Real-World Examples:

Example 1: Real-time User Activity Tracking

Capturing user clicks and pageviews → Kafka → Real-time analytics engine → Machine learning models for personalization.

Example 2: Microservice Communication

User Service → Kafka → Notification Service, Fraud Detection Service, Analytics Service. Each service independently consumes relevant events.

Example 3: Change Data Capture (CDC)

Debezium connector → Kafka → Databricks/Snowflake → Downstream analytical systems. This enables real-time replication with full event history.

Real-time data streaming and connectivity

What Databricks Is (and Isn't)

Databricks IS:

  • A unified analytics platform built on Apache Spark
  • Ideal for large-scale batch and streaming ETL
  • A lakehouse platform combining data lake and warehouse capabilities
  • Supports SQL, Python, Scala, and R
  • Handles both structured and unstructured data efficiently
  • Typical micro-batch processing: 5-10 second intervals minimum

Databricks IS NOT:

  • A low-latency event transport system (Structured Streaming has trigger latency, not suitable for sub-second requirements)
  • A message broker or message queue system
  • A direct replacement for Kafka's pub/sub and event replay capabilities

Ideal Use Cases for Databricks:

  • Complex data transformations and aggregations (joins, windowing, ML)
  • Processing large volumes stored in data lakes (TB to PB scale)
  • Delta Lake ACID transactions and time travel
  • Machine learning pipeline orchestration
  • Processing minutes-to-hours worth of accumulated data
  • SQL-based analytics on large datasets

Performance Benchmarks:

  • Throughput: Process 1-100+ TB/hour (cluster-dependent, scales linearly)
  • Latency: Structured Streaming trigger intervals configurable from 500ms+, but practical production is typically 5-30 seconds for stability
  • Data Processing: 10-100x faster than traditional MapReduce for iterative algorithms (Spark paper, UC Berkeley)
  • Scalability: Horizontal scaling via cluster auto-scaling, supports 1000+ node clusters

Real-World Examples:

Example 1: Large-Scale Log Processing

Transform 2TB of daily logs through medallion architecture: Raw logs → Bronze (ingestion) → Silver (cleansed) → Gold (business-level aggregates).

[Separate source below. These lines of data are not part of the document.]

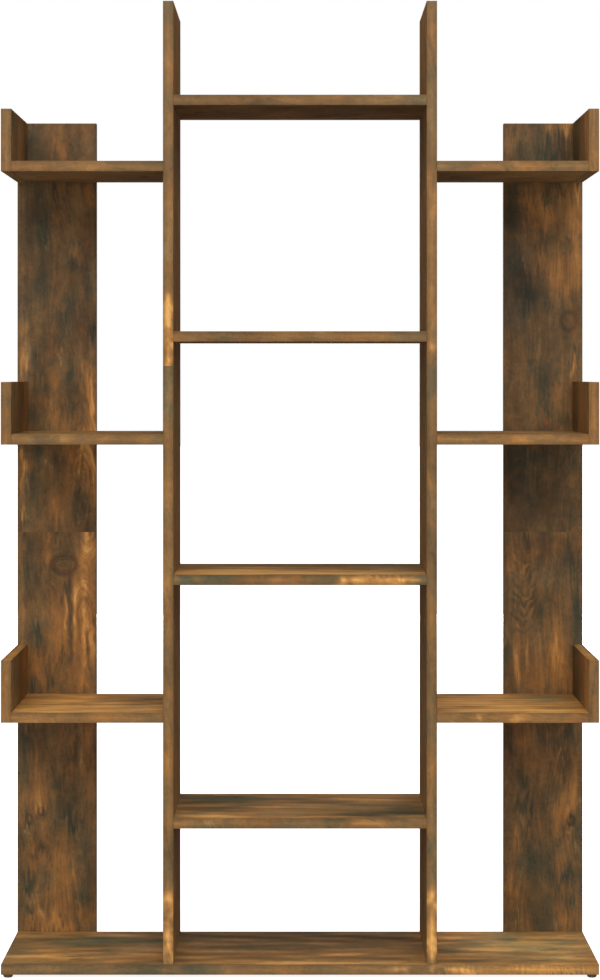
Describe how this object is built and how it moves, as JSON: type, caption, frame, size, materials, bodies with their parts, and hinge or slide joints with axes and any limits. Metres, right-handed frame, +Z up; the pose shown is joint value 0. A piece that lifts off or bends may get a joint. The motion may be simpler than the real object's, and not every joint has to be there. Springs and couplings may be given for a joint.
{
  "type": "open bookcase",
  "caption": "Free-standing open bookcase of dark rustic wood-decor boards: a centre column of shelves with open side trays and narrow back boards.",
  "frame": {"origin": "on the floor, at the middle of the footprint of the base board and the back boards", "axes": "+Z up, the open front faces -Y, +X to the right seen from the front"},
  "size_m": [0.86, 0.255, 1.405],
  "materials": {
    "smoked_oak_board": "satin printed wood decor, dark rustic oak with grey-green and orange patches",
    "beech_dowel": "raw turned beech",
    "zinc_plated_steel": "bright zinc plating",
    "cast_zinc": "dull die-cast zinc",
    "cover_disc": "matt brown foil",
    "glide_plastic": "matt dark brown moulded plastic"
  },
  "bodies": {
    "root": {"base_board": "smoked_oak_board", "left_upright": "smoked_oak_board", "right_upright": "smoked_oak_board", "lowest_centre_shelf": "smoked_oak_board", "lower_centre_shelf": "smoked_oak_board", "upper_centre_shelf": "smoked_oak_board", "highest_centre_shelf": "smoked_oak_board", "low_left_shelf": "smoked_oak_board", "low_left_end_board": "smoked_oak_board", "middle_left_shelf": "smoked_oak_board", "middle_left_end_board": "smoked_oak_board", "high_left_shelf": "smoked_oak_board", "high_left_end_board": "smoked_oak_board", "low_right_shelf": "smoked_oak_board", "low_right_end_board": "smoked_oak_board", "middle_right_shelf": "smoked_oak_board", "middle_right_end_board": "smoked_oak_board", "high_right_shelf": "smoked_oak_board", "high_right_end_board": "smoked_oak_board", "left_back_board": "smoked_oak_board", "right_back_board": "smoked_oak_board", "front_left_glide": "glide_plastic", "front_right_glide": "glide_plastic", "rear_left_glide": "glide_plastic", "rear_right_glide": "glide_plastic", "shelf_dowels": "beech_dowel", "cam_bolts": "zinc_plated_steel", "cam_locks": "cast_zinc", "cam_cover_discs": "cover_disc", "base_screws": "zinc_plated_steel", "back_board_screws": "zinc_plated_steel", "glide_nails": "zinc_plated_steel"}
  },
  "joints": []
}
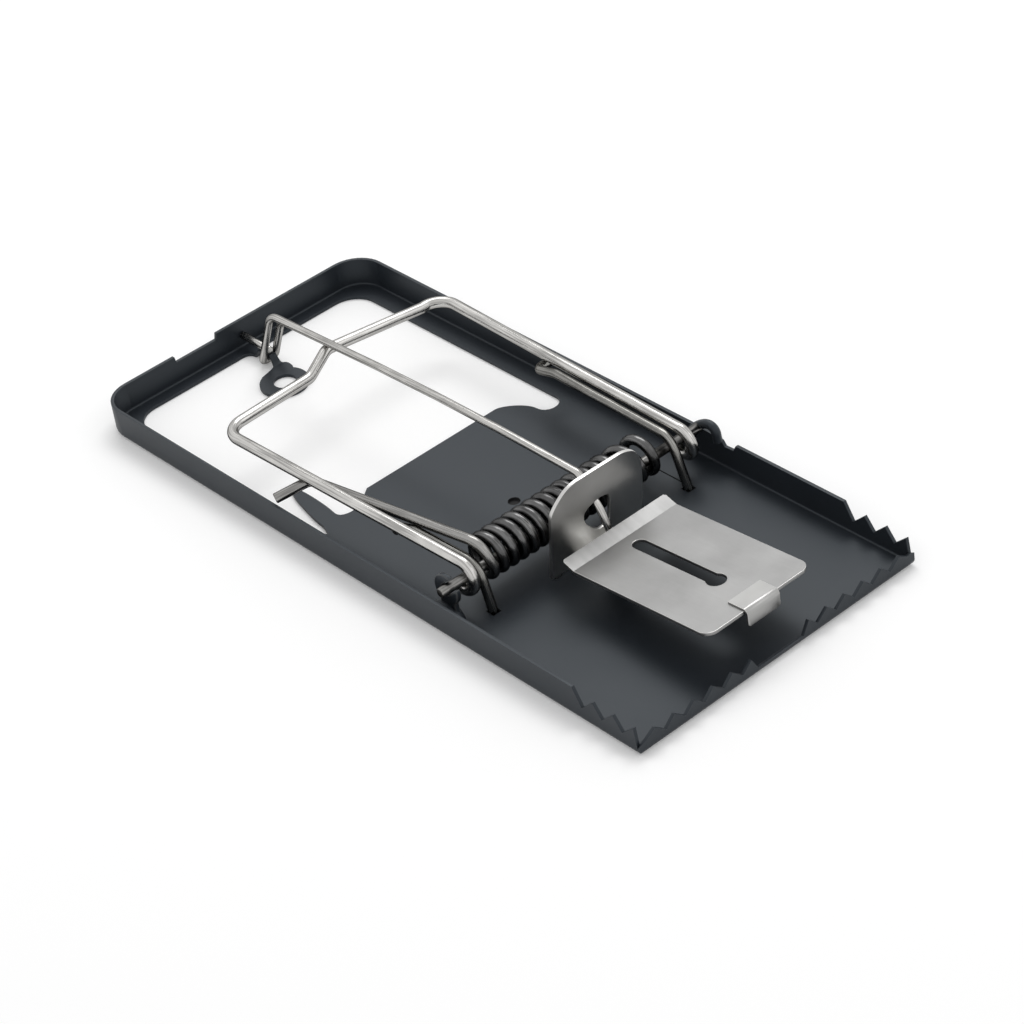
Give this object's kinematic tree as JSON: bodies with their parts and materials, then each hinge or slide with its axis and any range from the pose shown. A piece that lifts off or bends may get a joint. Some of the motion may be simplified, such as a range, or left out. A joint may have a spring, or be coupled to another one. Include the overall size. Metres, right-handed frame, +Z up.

Example 2: ML Feature Engineering

Kafka event streams → Databricks → Feature engineering → Feature store → ML models. Databricks provides the computational power for complex feature calculations.

Example 3: Hybrid Stream and Batch Processing

Join real-time CDC streams with batch-loaded product catalogs to create enriched datasets for analytics.

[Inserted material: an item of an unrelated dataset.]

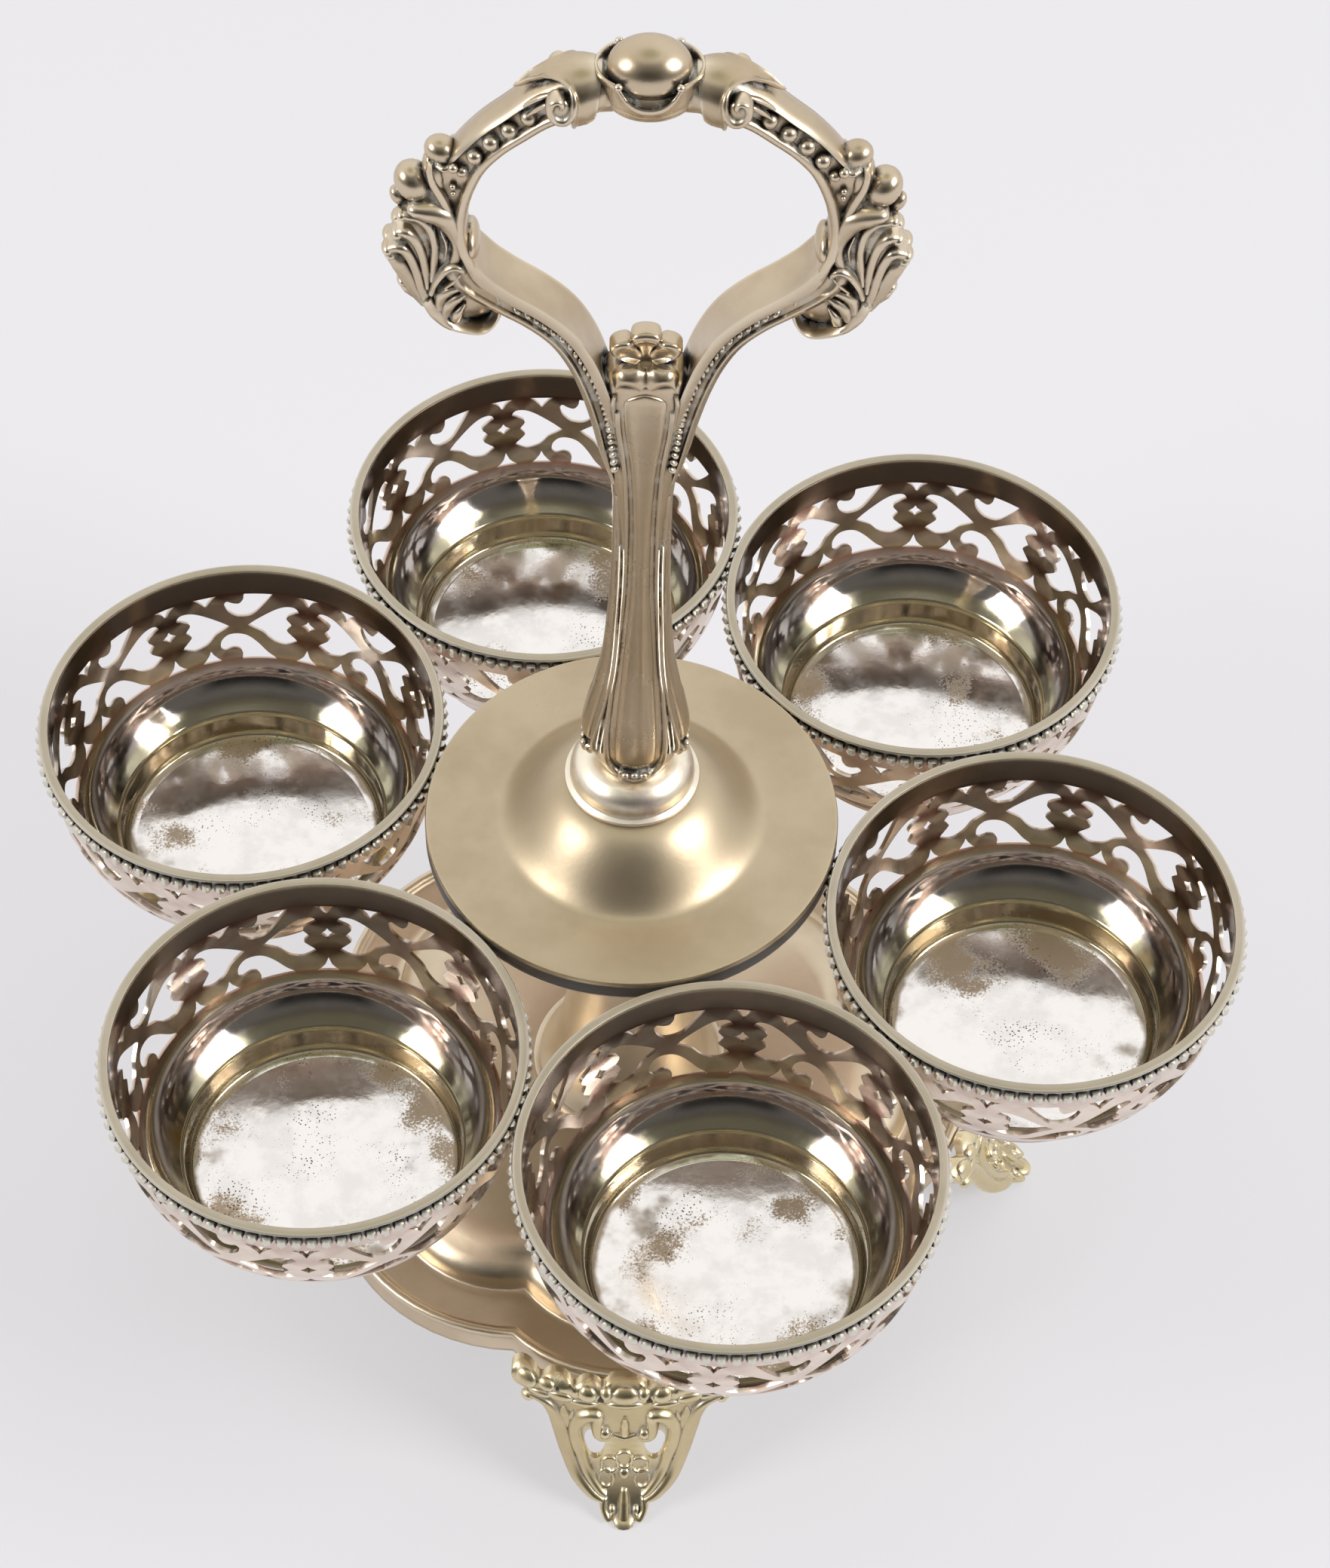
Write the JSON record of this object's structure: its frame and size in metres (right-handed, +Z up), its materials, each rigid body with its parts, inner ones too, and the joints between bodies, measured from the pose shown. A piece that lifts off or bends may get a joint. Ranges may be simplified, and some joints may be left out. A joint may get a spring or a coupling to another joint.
{
  "type": "cruet stand",
  "caption": "Revolving cruet stand: a ring of pierced cups round a central disc, on a lobed tray with cast feet and a tall loop handle.",
  "frame": {"origin": "on the column's axis, at the level of the table that the four toes stand on", "axes": "+Z up along the column, -Y towards the front, +X to the right in the front view"},
  "size_m": [0.182, 0.1837, 0.2532],
  "materials": {
    "satin_plate": "worn silver plate, satin, on brass",
    "disc_plate": "matte silver plate with fine specks",
    "polished_plate": "polished silver plate with tarnish spots",
    "cast_plate": "cast, silver-plated, with dark recesses",
    "foot_plate": "cast, plate worn to yellow metal",
    "cup_plate": "polished silver plate, tarnished pink and brown at the piercing",
    "rim_plate": "fine brushed silver plate",
    "bush_brass": "turned brass",
    "rod_steel": "dull steel"
  },
  "bodies": {
    "stand": {"base_tray": "satin_plate", "foot_front": "foot_plate", "foot_right": "foot_plate", "foot_back": "foot_plate", "foot_left": "foot_plate", "column": "satin_plate", "bearing_washer": "bush_brass", "handle_collar": "polished_plate", "handle": "cast_plate", "tie_rod": "rod_steel", "base_washer": "rod_steel", "base_nut": "rod_steel"},
    "carousel": {"top_disc": "disc_plate", "hub_bush": "bush_brass", "cup_bowl_1": "cup_plate", "cup_rim_1": "rim_plate", "cup_bowl_2": "cup_plate", "cup_rim_2": "rim_plate", "cup_bowl_3": "cup_plate", "cup_rim_3": "rim_plate", "cup_bowl_4": "cup_plate", "cup_rim_4": "rim_plate", "cup_bowl_5": "cup_plate", "cup_rim_5": "rim_plate", "cup_bowl_6": "cup_plate", "cup_rim_6": "rim_plate"}
  },
  "joints": [
    {"name": "carousel_turn", "type": "hinge", "parent": "stand", "child": "carousel", "pos_m": [0, 0, 0.0996], "axis": [0, 0, 1], "continuous": true}
  ]
}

Data processing and analytics visualization

JDBC Source Connectors and Databricks JDBC Explained

When ingesting data from relational databases, you have multiple options. Two common approaches are using Kafka JDBC Source Connectors (which push data into Kafka topics) versus Databricks reading directly via JDBC. Understanding the trade-offs is critical for choosing the right ingestion pattern.

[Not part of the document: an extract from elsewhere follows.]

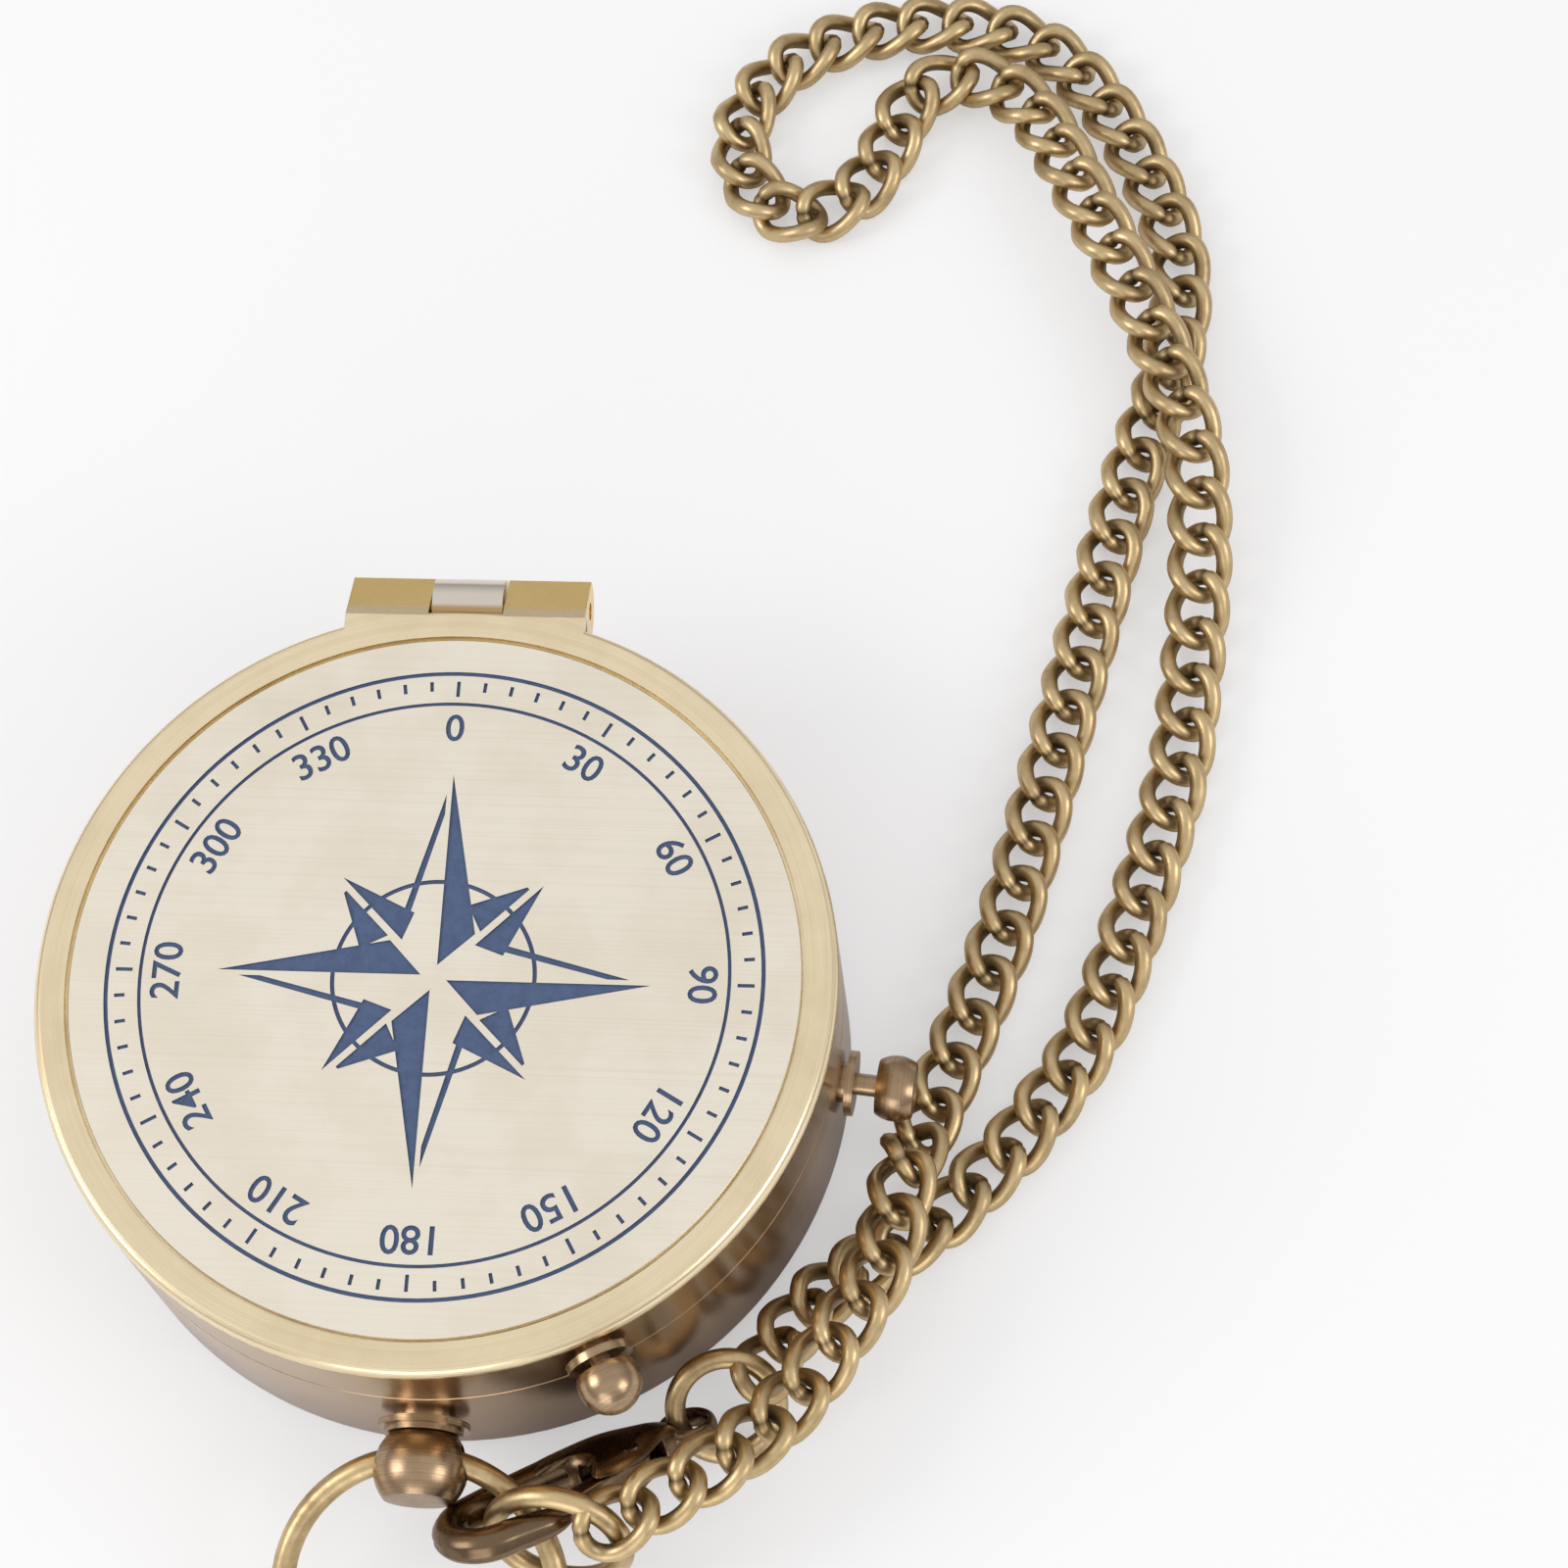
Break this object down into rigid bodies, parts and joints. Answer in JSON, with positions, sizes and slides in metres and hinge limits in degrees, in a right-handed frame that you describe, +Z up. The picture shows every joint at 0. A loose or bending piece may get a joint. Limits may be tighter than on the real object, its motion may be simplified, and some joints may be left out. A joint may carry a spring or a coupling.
{
  "type": "pocket_compass",
  "caption": "Round brass pocket compass, lid shut, with a push button latch, needle lock knob, ball bow and ring, and a curb chain on a lobster clasp",
  "frame": {"origin": "centre of the case's flat underside, on the surface that it lies on", "axes": "+Z up out of the lid, +Y from the middle of the case to the lid's hinge, +X to the side of the needle lock knob"},
  "size_m": [0.0851, 0.1439, 0.022],
  "materials": {
    "wall_brass": "polished, antiqued dark",
    "cream_brass": "brushed pale",
    "plate_brass": "fine horizontal brushing",
    "gold_brass": "satin",
    "copper_knob": "turned, antiqued copper-brown",
    "antique_bronze": "antiqued satin",
    "clasp_bronze": "antiqued dark, satin",
    "steel": "fine brushed",
    "needle_blue": "blued",
    "glass": "clear",
    "dial_paint": "matt ivory",
    "gasket_rubber": "matt"
  },
  "bodies": {
    "case": {"case_body": "wall_brass", "bezel_band": "wall_brass", "gasket": "gasket_rubber", "glass": "glass", "dial": "dial_paint", "dial_screws": "gold_brass", "pivot_post": "steel", "lifter_bracket": "gold_brass", "lifter_pin": "steel", "lock_bush": "copper_knob", "latch_bush": "copper_knob", "latch_spring": "steel", "latch_screw": "steel", "hinge_pin": "gold_brass", "bow_collar": "copper_knob", "bow_post": "copper_knob", "clasp_body": "clasp_bronze", "clasp_rivet": "clasp_bronze", "clasp_spring": "steel", "jump_ring": "antique_bronze", "end_ring": "antique_bronze", "chain_right": "antique_bronze", "chain_left": "antique_bronze"},
    "lid": {"lid_frame": "cream_brass", "lid_plate": "plate_brass"},
    "latch_button": {"latch_button": "copper_knob", "latch_clip": "steel"},
    "lock_knob": {"lock_knob": "copper_knob", "lock_clip": "steel"},
    "lifter": {"lifter_lever": "gold_brass", "lifter_collar": "gold_brass"},
    "needle": {"needle": "needle_blue", "needle_cap": "gold_brass"},
    "bow": {"bow_ring": "antique_bronze"},
    "gate": {"clasp_gate": "clasp_bronze"}
  },
  "joints": [
    {"name": "lid_hinge", "type": "hinge", "parent": "case", "child": "lid", "pos_m": [0, 0.0296, 0.0193], "axis": [-1, 0, 0], "range_deg": [0, 112]},
    {"name": "latch_push", "type": "slide", "parent": "case", "child": "latch_button", "axis": [-0.4509, 0.8926, 0], "range_m": [0, 0.0004], "stiffness_N_per_m": 1500, "deforming": ["latch_spring"]},
    {"name": "lock_push", "type": "slide", "parent": "case", "child": "lock_knob", "axis": [-0.9954, 0.0958, 0], "range_m": [0, 0.0009]},
    {"name": "lifter_rock", "type": "hinge", "parent": "case", "child": "lifter", "pos_m": [0.01493, -0.00144, 0.00765], "axis": [0.0958, 0.9954, 0], "range_deg": [0, 1.92]},
    {"name": "needle_turn", "type": "hinge", "parent": "case", "child": "needle", "pos_m": [0, 0, 0.0128], "axis": [0, 0, 1], "continuous": true},
    {"name": "bow_lift", "type": "hinge", "parent": "case", "child": "bow", "pos_m": [0, -0.0316, 0.0095], "axis": [-1, 0, 0], "range_deg": [0, 8]},
    {"name": "gate_open", "type": "hinge", "parent": "case", "child": "gate", "pos_m": [0.01459, -0.03057, 0.00568], "axis": [0.1972, -0.7492, -0.6323], "range_deg": [0, 14], "stiffness_Nm_per_rad": 0.02, "deforming": ["clasp_spring"]}
  ],
  "couplings": [
    {"joint": "lifter_rock", "follows": "lock_push", "rad_per_m": 37}
  ]
}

Kafka JDBC Source Connector:

  • Runs as part of Kafka Connect framework, continuously polls source databases
  • Ingests data into Kafka topics for downstream consumption
  • Supports incremental ingestion using incrementing column or timestamp column modes
  • Provides offset tracking and basic fault tolerance
  • Enables multiple consumers to read the same dataset from Kafka

When to Use Kafka JDBC Source Connector:

  • Multiple downstream consumers need the same database data
  • You want to decouple database load from consumer processing
  • Need to buffer data in Kafka for replay or late-arriving consumers
  • Moderate data volumes with periodic polling (typically minutes to hours)
  • Simple point-to-point data movement into event streaming pipeline

Kafka JDBC Source Connector Performance:

  • Throughput: 5K-50K rows/sec (depends on network, query complexity, poll interval)
  • Latency: Defined by poll interval (typically 1-15 minutes between polls)
  • Database Impact: Polling queries create periodic load on source database
  • Fault Tolerance: Kafka Connect handles failures and retries; offset tracking per table

Databricks JDBC Reads:

  • Direct JDBC connection from Databricks cluster to source database
  • Reads data on-demand during notebook/job execution
  • Can leverage parallel reads via partitioning (partition column, number of partitions)
  • No intermediate storage layer—data flows directly into Spark DataFrames
  • Simpler architecture for batch ETL workloads

When to Use Databricks JDBC:

  • Single consumer (only Databricks needs the data)
  • Batch processing is acceptable (hourly, daily schedules)
  • Real-time latency is not critical (minutes to hours acceptable)
  • Don't need event replay or historical data buffering
  • Want simpler architecture without Kafka infrastructure

Databricks JDBC Performance:

  • Throughput: 10K-100K+ rows/sec with parallel reads (partition-dependent)
  • Latency: Job-scheduled (minutes to hours between runs)
  • Database Impact: Direct query load during job execution; can use predicates to reduce load
  • Scalability: Horizontal scaling via Databricks cluster size and JDBC partition parallelism

Kafka JDBC Source Connector Is NOT Good For:

  • High-frequency real-time data ingestion (<1 min polling creates excessive database load)
  • Large table full scans every poll cycle (>100GB tables)
  • True Change Data Capture (polling can't detect deletes reliably)
  • Sub-minute latency requirements (polling-based, not event-driven)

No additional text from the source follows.